§ Source data
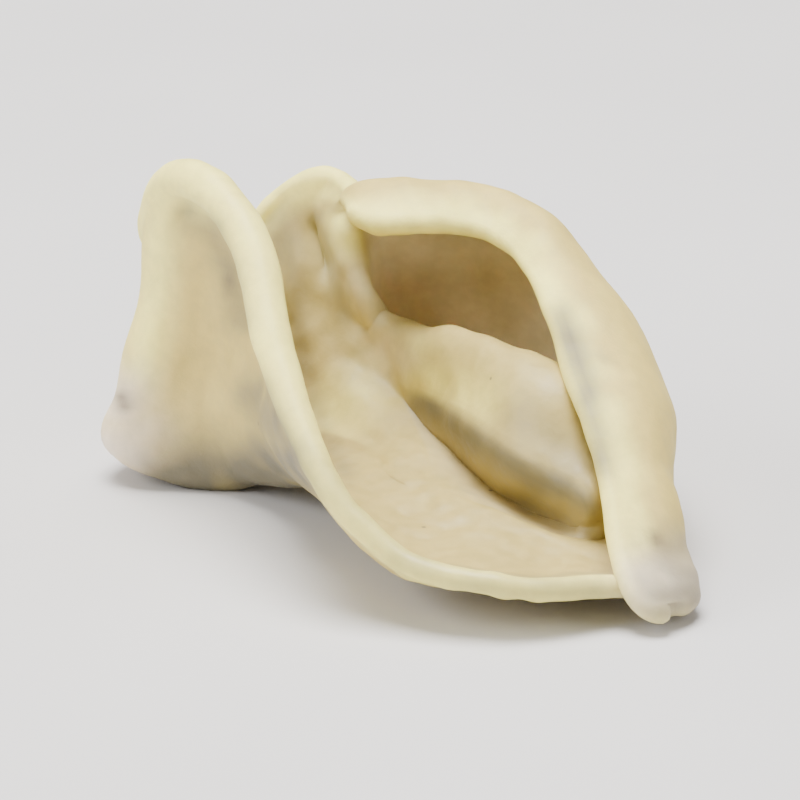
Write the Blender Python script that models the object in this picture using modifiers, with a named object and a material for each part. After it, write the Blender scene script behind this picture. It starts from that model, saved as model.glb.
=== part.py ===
"""A dried white wood ear: one curled, cupped fruit body with a rolled rim.

The ear is one thin sheet. It starts as a coarse cage whose rings run from the
middle of the cup out to the rim. The cage is smoothed by subdivision, given its
thickness by a solidify modifier, set down on the ground and centred.
"""

import math

import bpy
import bmesh
import numpy as np
from mathutils import Vector

MM = 0.001

# Driving dimensions, in millimetres
SHEET_THICKNESS = 0.95
THICKEST_LIP = 2.1
SINK_INTO_GROUND = 0.3
RIM_REACH = 0.25
PUSH = 1.3

# The view from which the ear's points are measured
VIEW_ELEVATION = math.radians(19.6)
VIEW_DISTANCE = 272.0
VIEW_TARGET = np.array([0.0, 8.0, 8.2])
TARGET_UP = 10.8

# The middle of the cup, from which the profiles start
CUP_CENTRE = (1.6, 6.4, 11)

# Profiles from the cup's edge out to the rim, one after another around the ear.
# A point is (across, up in the view, distance away), in millimetres, and the
# last value is the lip's thickness there.
PROFILES = (
    ("foot corner", (5.0, 5.0, 7.8), (5.9, 4.4, 6.9), (6.8, 4.2, 6.6), (8.6, 3.0, 5.0),
     (10.6, 2.0, 3.6), (12.7, 1.6, 2.9), (13.7, 1.6, 1.8), 1.0),
    ("front lip right", (4.0, 4.9, 7.7), (4.8, 4.4, 6.9), (5.5, 4.0, 6.3), (6.4, 3.3, 5.0),
     (7.5, 2.5, 3.6), (8.4, 2.0, 2.0), (9.0, 1.9, 0.2), 1.0),
    ("front lip middle", (2.7, 4.8, 7.6), (3.1, 4.3, 6.9), (3.5, 3.9, 6.1), (4.0, 3.2, 4.8),
     (4.4, 2.4, 3.0), (4.7, 1.9, 1.1), (4.7, 1.9, -1.2), 1.0),
    ("front lip left", (1.2, 5.1, 8.6), (1.0, 4.7, 7.9), (0.7, 4.3, 7.1), (0.5, 3.8, 6.2),
     (0.3, 3.2, 4.6), (0.2, 2.8, 2.8), (0.0, 3.3, 0.4), 1.0),
    ("lip rising", (0.1, 5.9, 10.6), (-0.7, 5.7, 10.6), (-1.4, 5.6, 10.0), (-2.1, 5.3, 8.8),
     (-2.7, 5.4, 7.2), (-3.2, 6.1, 5.0), (-3.6, 7.5, 2.7), 1.3),
    ("lip halfway up", (-0.1, 6.5, 12.0), (-1.8, 7.0, 13.2), (-3.1, 6.9, 13.4), (-4.3, 7.2, 13.0),
     (-5.2, 8.0, 11.6), (-5.7, 9.8, 9.4), (-5.6, 12.5, 7.0), 1.9),
    ("lip high", (-0.5, 6.9, 12.9), (-2.6, 7.7, 15.2), (-4.4, 7.3, 16.8), (-6.0, 7.2, 17.6),
     (-7.2, 8.6, 17.2), (-7.5, 13.4, 15.6), (-7.0, 19.3, 13.0), 2.1),
    ("lobe top", (-0.8, 7.3, 13.8), (-3.0, 8.1, 16.8), (-5.3, 7.5, 18.8), (-7.8, 7.0, 19.4),
     (-9.6, 8.0, 19.0), (-10.0, 14.2, 18.6), (-9.4, 21.9, 16.6), 2.1),
    ("lobe side", (-0.9, 7.7, 14.8), (-3.3, 8.6, 18.2), (-6.0, 8.1, 20.5), (-9.8, 7.2, 20.5),
     (-14.1, 8.6, 19.2), (-11.7, 13.8, 20.4), (-11.4, 21.5, 19.8), 1.9),
    ("nub side", (-0.9, 8.2, 15.7), (-3.4, 9.2, 19.0), (-6.2, 9.1, 22.0), (-9.8, 8.6, 24.0),
     (-13.6, 9.3, 22.3), (-11.4, 13.0, 23.4), (-10.9, 17.8, 23.4), 1.5),
    ("saddle", (-0.8, 8.7, 16.5), (-3.2, 9.9, 19.8), (-5.6, 10.0, 23.0), (-7.8, 10.2, 25.6),
     (-9.2, 11.4, 27.0), (-9.6, 13.0, 27.2), (-9.2, 15.8, 26.8), 1.1),
    ("back wall left", (-0.6, 9.2, 17.2), (-2.8, 10.7, 20.0), (-4.7, 11.3, 23.0),
     (-6.0, 12.2, 25.6), (-6.8, 14.0, 27.4), (-7.2, 16.2, 28.2), (-7.2, 19.2, 28.0), 1.0),
    ("back wall peak", (-0.3, 9.6, 17.8), (-2.2, 11.4, 20.4), (-3.6, 12.7, 22.6),
     (-4.4, 14.6, 24.2), (-4.7, 16.7, 25.4), (-4.8, 19.2, 26.2), (-4.6, 21.6, 26.6), 1.0),
    ("groove", (0.1, 9.9, 18.0), (-1.3, 11.8, 20.6), (-2.3, 13.3, 22.4), (-3.0, 15.2, 23.8),
     (-3.4, 17.2, 25.0), (-3.5, 19.4, 25.6), (-2.2, 21.4, 24.6), 1.0),
    ("pleat", (0.7, 9.8, 17.8), (0.0, 12.2, 20.2), (-0.8, 14.8, 21.6), (-1.4, 16.3, 22.4),
     (-1.8, 18.2, 22.8), (-2.0, 20.7, 22.8), (-1.6, 18.8, 18.8), 1.5),
    ("hood left", (1.7, 9.2, 17.0), (2.5, 10.4, 15.2), (1.3, 15.1, 19.2), (0.0, 12.2, 22.8),
     (-1.3, 14.8, 26.4), (-0.1, 21.3, 22.4), (1.2, 18.9, 18.8), 1.1),
    ("hood middle", (3.9, 7.1, 13.6), (4.7, 9.1, 10.6), (4.0, 14.8, 16.4), (3.6, 6.4, 20.8),
     (3.6, 13.2, 26.2), (4.1, 21.2, 22.2), (4.6, 18.4, 18.9), 1.0),
    ("hood right", (6.3, 5.5, 11.2), (6.4, 7.7, 8.4), (6.6, 13.7, 13.6), (7.5, 6.3, 18.6),
     (8.8, 11.6, 23.5), (8.0, 18.9, 19.0), (6.7, 15.9, 15.2), 1.0),
    ("band top", (8.7, 4.3, 8.8), (9.3, 6.5, 7.6), (8.4, 11.8, 11.8), (11.0, 5.3, 14.3),
     (12.8, 9.4, 15.2), (11.9, 12.3, 11.2), (7.8, 11.5, 9.8), 1.0),
    ("band waist", (7.2, 4.2, 7.5), (8.7, 3.6, 7.2), (10.0, 3.6, 7.9), (11.1, 4.2, 8.2),
     (11.8, 5.6, 7.6), (11.8, 7.4, 6.2), (9.5, 7.6, 5.6), 1.0),
    ("band foot", (5.8, 4.8, 7.6), (6.7, 4.3, 7.0), (7.6, 4.1, 6.8), (9.8, 3.1, 5.2),
     (12.5, 2.0, 4.2), (14.2, 2.0, 2.6), (10.7, 0.5, -0.9), 1.0),
)


def clear_scene():
    """Remove every object that the file starts with."""
    for item in list(bpy.data.objects):
        bpy.data.objects.remove(item, do_unlink=True)


def place(across, up, away):
    """Turn a point measured in the view into x, y and z in millimetres."""
    forward = np.array([0.0, math.cos(VIEW_ELEVATION), -math.sin(VIEW_ELEVATION)])
    upward = np.array([0.0, math.sin(VIEW_ELEVATION), math.cos(VIEW_ELEVATION)])
    eye = VIEW_TARGET - forward * VIEW_DISTANCE
    seen = VIEW_TARGET + np.array([across, 0.0, 0.0]) + upward * (up - TARGET_UP)
    return eye + (seen - eye) * (away - eye[1]) / (seen[1] - eye[1])


def surface_points():
    """Return the cup's middle and the rings of points that the sheet runs through."""
    middle = place(*CUP_CENTRE)
    rows = [[place(*point) for point in profile[1:-1]] for profile in PROFILES]
    return middle, np.array(rows)


def smoothed(middle, rows):
    """Return the rings as subdivision smoothing would leave them."""
    before = np.concatenate([np.broadcast_to(middle, rows[:, :1].shape), rows[:, :-1]], axis=1)
    beyond = 2.0 * rows[:, -1:] - rows[:, -2:-1]
    after = np.concatenate([rows[:, 1:], beyond], axis=1)
    along = (before + 4.0 * rows + after) / 6.0
    return (np.roll(along, 1, axis=0) + 4.0 * along + np.roll(along, -1, axis=0)) / 6.0


def cage_points():
    """Push the rings outwards so that the twice smoothed sheet passes through them.

    The rim reaches out a little further, because rounding it takes that much away.
    """
    middle, rows = surface_points()
    outward = rows[:, -1] - rows[:, -2]
    outward /= np.linalg.norm(outward, axis=-1, keepdims=True)
    rows[:, -1] += RIM_REACH * outward
    return middle, rows + PUSH * (rows - smoothed(middle, rows))


def build_cage(name):
    """Make the open cage of the sheet, with a group that thickens its lip."""
    middle, rows = cage_points()
    count, rings = rows.shape[:2]
    shell = bmesh.new()
    centre = shell.verts.new(Vector(middle * MM))
    grid = [[shell.verts.new(Vector(point * MM)) for point in row] for row in rows]
    for step in range(count):
        here, there = grid[step], grid[(step + 1) % count]
        shell.faces.new((centre, here[0], there[0]))
        for ring in range(rings - 1):
            shell.faces.new((here[ring], here[ring + 1], there[ring + 1], there[ring]))
    bmesh.ops.recalc_face_normals(shell, faces=shell.faces[:])
    shell.verts.index_update()
    mesh = bpy.data.meshes.new(name)
    shell.to_mesh(mesh)
    shell.free()
    ear = bpy.data.objects.new(name, mesh)
    lip = ear.vertex_groups.new(name="lip")
    sheet_share = SHEET_THICKNESS / THICKEST_LIP
    lip.add(range(len(mesh.vertices)), sheet_share, "REPLACE")
    for step in range(count):
        rim_vertex = 1 + step * rings + rings - 1
        lip.add([rim_vertex], PROFILES[step][-1] / THICKEST_LIP, "REPLACE")
    return ear


def add_modifiers(ear):
    """Smooth the cage, give it thickness and round its rim."""
    first = ear.modifiers.new("smooth sheet", "SUBSURF")
    first.levels = first.render_levels = 1
    shell = ear.modifiers.new("sheet thickness", "SOLIDIFY")
    shell.thickness = THICKEST_LIP * MM
    shell.offset = 0.0
    shell.vertex_group = "lip"
    shell.use_even_offset = False
    last = ear.modifiers.new("round rim", "SUBSURF")
    last.levels = last.render_levels = 1


def settle(ear):
    """Apply the modifiers, flatten what touches the ground, and centre the ear."""
    graph = bpy.context.evaluated_depsgraph_get()
    solid = bpy.data.meshes.new_from_object(ear.evaluated_get(graph))
    solid.name = ear.name
    ear.modifiers.clear()
    ear.data = solid
    places = np.empty(len(solid.vertices) * 3)
    solid.vertices.foreach_get("co", places)
    places = places.reshape(-1, 3)
    places[:, 2] -= places[:, 2].min() + SINK_INTO_GROUND * MM
    places[:, 2] = np.maximum(places[:, 2], 0.0)
    low, high = places.min(axis=0), places.max(axis=0)
    places[:, :2] -= (low[:2] + high[:2]) / 2.0
    solid.vertices.foreach_set("co", places.ravel())
    solid.update()
    for face in solid.polygons:
        face.use_smooth = True


def ear_material():
    """Return the ear's ivory, dull material."""
    material = bpy.data.materials.new("dried ear")
    material.use_nodes = True
    shader = material.node_tree.nodes["Principled BSDF"]
    shader.inputs["Base Color"].default_value = (0.74, 0.67, 0.48, 1.0)
    shader.inputs["Roughness"].default_value = 0.6
    shader.inputs["Metallic"].default_value = 0.0
    return material


def main():
    """Build the ear."""
    clear_scene()
    group = bpy.data.collections.new("wood_ear")
    bpy.context.scene.collection.children.link(group)
    ear = build_cage("ear")
    group.objects.link(ear)
    add_modifiers(ear)
    settle(ear)
    ear.data.materials.clear()
    ear.data.materials.append(ear_material())


main()
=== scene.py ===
"""A dried white wood ear: a cupped sheet with a rolled lip, a fold and a curled hood.

The sheet is a smooth surface through given profiles that run from the middle
of the cup out to the rim. It gets its relief, its two skins and its rounded rim
as whole numpy arrays, and one waxy ivory finish that varies over the surface.
"""

import logging
import math
from dataclasses import dataclass
from enum import Enum

import bpy
import numpy as np
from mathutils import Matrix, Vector


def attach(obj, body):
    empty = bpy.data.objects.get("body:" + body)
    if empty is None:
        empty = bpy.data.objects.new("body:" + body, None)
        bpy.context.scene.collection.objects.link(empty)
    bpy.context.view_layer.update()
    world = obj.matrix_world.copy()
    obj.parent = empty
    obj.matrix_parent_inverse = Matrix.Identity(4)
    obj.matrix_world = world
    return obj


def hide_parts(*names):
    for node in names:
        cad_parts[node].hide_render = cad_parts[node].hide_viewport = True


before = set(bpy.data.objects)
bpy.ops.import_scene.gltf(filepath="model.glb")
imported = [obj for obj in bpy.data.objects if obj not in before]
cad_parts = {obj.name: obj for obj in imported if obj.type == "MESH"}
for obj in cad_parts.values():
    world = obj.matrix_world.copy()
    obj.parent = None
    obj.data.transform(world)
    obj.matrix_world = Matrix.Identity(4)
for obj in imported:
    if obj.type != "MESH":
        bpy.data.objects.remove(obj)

LOG = logging.getLogger("wood_ear")
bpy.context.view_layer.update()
MM = 0.001
Point = tuple[float, float, float]
Spot = tuple[float, float]
Colour = tuple[float, float, float]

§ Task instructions
Everything from the line containing "bpy.data.objects.remove(obj)" to the end of the data above should be quoted exactly, please, both ends included, and nothing outside that span.

§ In response
        bpy.data.objects.remove(obj)

LOG = logging.getLogger("wood_ear")
bpy.context.view_layer.update()
MM = 0.001
Point = tuple[float, float, float]
Spot = tuple[float, float]
Colour = tuple[float, float, float]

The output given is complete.